The UK’s housing market is increasingly driven by older, affluent home owners with younger generations squeezed out. 

That’s the view of data science firm Outra which says the cost-of-living crisis, skyrocketing interest rates and stubbornly high house prices have made it increasingly hard for younger generations to move up the housing ladder.

It claims the median age of those tipped to move home in the next six months has surged 3.5 years in just 12 months amid signs younger households are being paralysed in their efforts to move home.  That leaves the median age at 52.5 years-old, from 49 years-old last year. 


The data indicates that every age band below the age of 45 is set to find it more difficult to move. 

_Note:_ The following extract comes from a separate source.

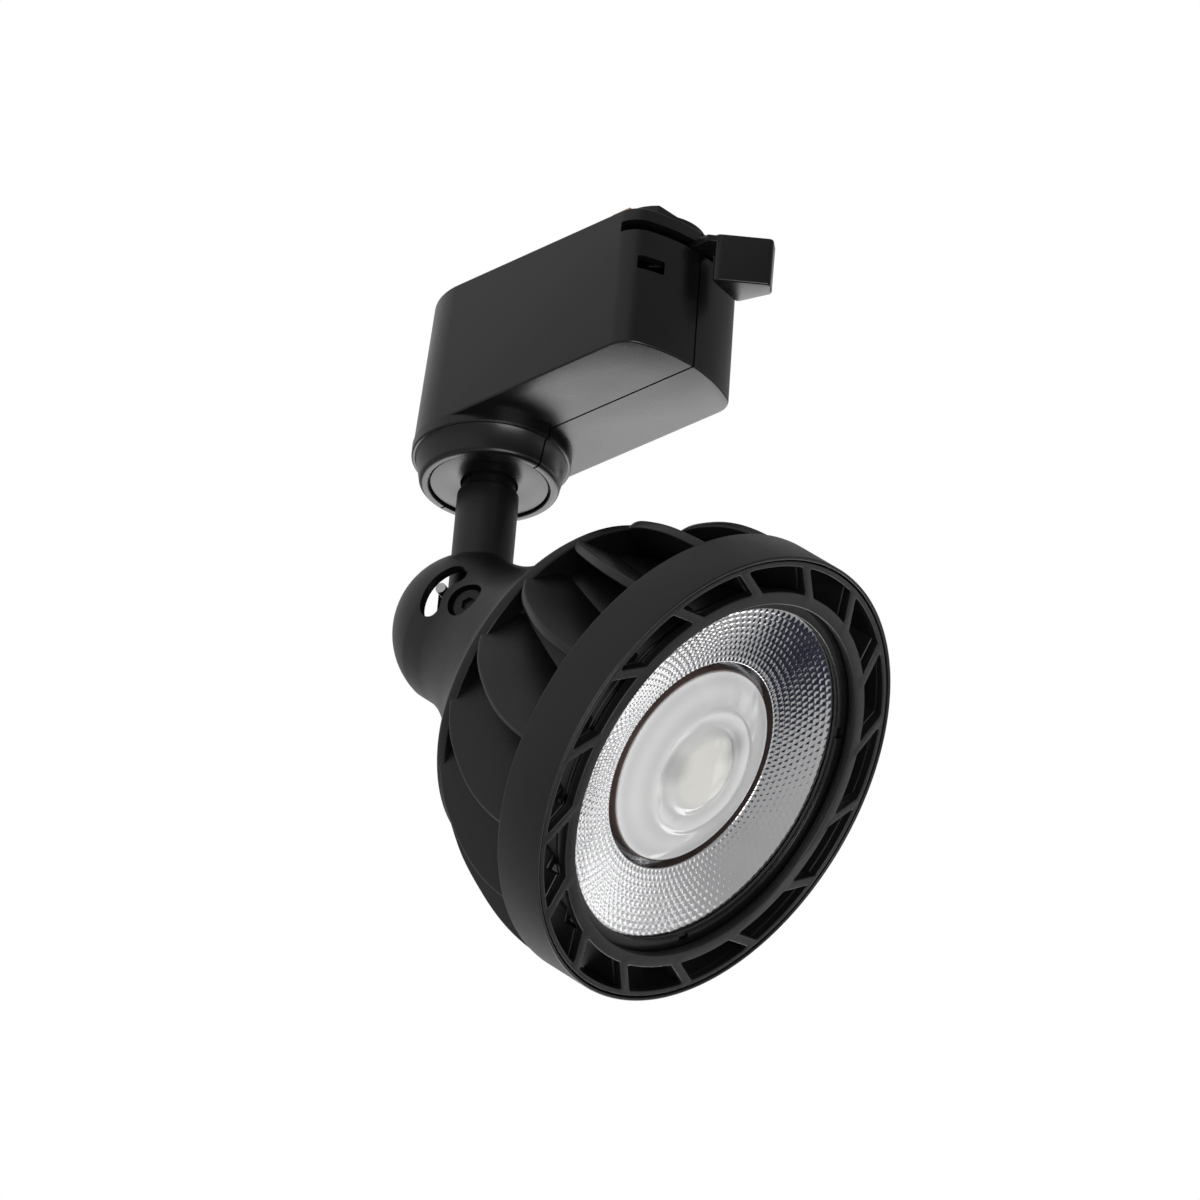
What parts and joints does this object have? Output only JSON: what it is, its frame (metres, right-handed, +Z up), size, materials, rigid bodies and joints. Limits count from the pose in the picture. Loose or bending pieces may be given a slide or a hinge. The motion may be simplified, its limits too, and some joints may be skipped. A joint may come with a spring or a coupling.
{
  "type": "track spotlight",
  "caption": "Black LED track spotlight: a track adapter with a lock lever, a panning stem, and a finned round head that tilts on a pivot screw.",
  "frame": {"origin": "on the adapter's flat top face, which rests against the underside of the track, on the pan axis", "axes": "+Z up into the track; +X along the adapter towards its lock lever; -Y is the adapter's near side. At rest the light points 20.2 degrees from +X towards +Y and 37.4 degrees below the horizontal"},
  "size_m": [0.1066, 0.1014, 0.1697],
  "materials": {
    "black_paint": "satin black powder coat on die-cast or turned aluminium",
    "black_plastic": "satin black moulded thermoplastic",
    "black_steel": "blackened steel",
    "steel": "zinc-plated steel",
    "copper": "spring contact strip",
    "board": "glass-fibre circuit board",
    "dark_core": "wound core and moulded component bodies",
    "capacitor_sleeve": "sleeved aluminium can",
    "capacitor_yellow": "film capacitor case",
    "wire_red": "insulated wire",
    "wire_black": "insulated wire",
    "reflector": "bright metallised, stippled",
    "frosted_lens": "clear moulded lens with a frosted front",
    "gasket": "black silicone",
    "pad": "grey thermal pad",
    "cob_board": "bare aluminium board",
    "phosphor": "yellow phosphor over the chips",
    "white_holder": "white moulded holder"
  },
  "bodies": {
    "adapter": {"adapter_shell_near": "black_plastic", "adapter_shell_far": "black_plastic", "adapter_screw_1": "steel", "adapter_screw_2": "steel", "pan_plate": "black_plastic", "guide_foot": "black_plastic", "pan_stop_post": "steel", "driver_board": "board", "driver_transformer": "dark_core", "driver_capacitor": "capacitor_sleeve", "driver_film_capacitor": "capacitor_yellow", "driver_bridge": "dark_core", "feed_wire_live": "wire_red", "feed_wire_neutral": "wire_black", "output_wire_1": "wire_red", "output_wire_2": "wire_black"},
    "lock": {"lock_turret": "black_plastic", "contact_live": "copper", "contact_neutral": "copper", "lock_clip": "steel", "lock_lever": "black_plastic"},
    "stem": {"stem": "black_paint", "pan_stop_washer": "steel", "pan_nut": "steel", "stem_wire_1": "wire_red", "stem_wire_2": "wire_black", "tilt_knuckle": "black_paint", "tilt_stop_pin": "steel"},
    "head": {"heat_sink": "black_paint", "front_grille": "black_paint", "pivot_screw": "black_steel", "pivot_nut": "black_steel", "reflector": "reflector", "centre_lens": "frosted_lens", "lens_gasket": "gasket", "retaining_ring": "black_paint", "thermal_pad": "pad", "cob_board": "cob_board", "cob_emitter": "phosphor", "cob_holder": "white_holder", "holder_screw_1": "steel", "holder_screw_2": "steel", "head_wire_1": "wire_red", "head_wire_2": "wire_black"}
  },
  "joints": [
    {"name": "lock_turn", "type": "hinge", "parent": "adapter", "child": "lock", "pos_m": [0.046, 0, 0], "axis": [0, 0, 1], "range_deg": [-56, 0]},
    {"name": "pan", "type": "hinge", "parent": "adapter", "child": "stem", "pos_m": [0, 0, -0.04], "axis": [0, 0, 1], "range_deg": [-165, 165]},
    {"name": "tilt", "type": "hinge", "parent": "stem", "child": "head", "pos_m": [0.00553, 0.00203, -0.08189], "axis": [-0.3453, 0.9385, 0], "range_deg": [-34, 37.6]}
  ]
}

The market is expected to be driven by older households, in particular those that already have significant equity in their homes over the age of 55. 

Outra’s Pre Mover Index, which uses data points to track those most likely to move house, has revealed the increase in the age of those with the financial firepower to move home. 

Outra says the age and wealth profile fits with anecdotal evidence than many moving house are doing so to release equity to fund retirement or to pass funds to their children to help them out of the rental sector.

“The UK’s housing market is now the preserve of the old and rich, and while a boom now will be welcome news to those involved in the day-to-day transactions given fears of a slowdown, there’s a real danger that what this trend indicates is the start of an inheritocracy” says Outra founder Giles Mackay.

“Retiring boomers may be looking to move to a house in the country, seek a new life abroad or downsize and pass on that wealth to their millennial children who otherwise would not be able to get onto the ladder.’

“However, that risks creating an unfair UK house market where those without the Bank of Mum and Dad are locked out of a system where prices are artificially buoyed by generational wealth that has been created passively due to the housing boom over the last three decades.”

Households with significant stored equity – cash tied up in their homes - make up an ever larger proportion of those forecast to move compared with the rest of the population. Those with more than £250,000 of stored equity now represent 52 per cent of those most likely to put their house on the market, compared with 34 per cent a year ago.

Stored equity now appears to be more influential than household income level when moving house, analysis shows, with those earning more the £50,000 a year only marginally more (35.5 per cent of the total) empowered to move than this time last year (30 per cent).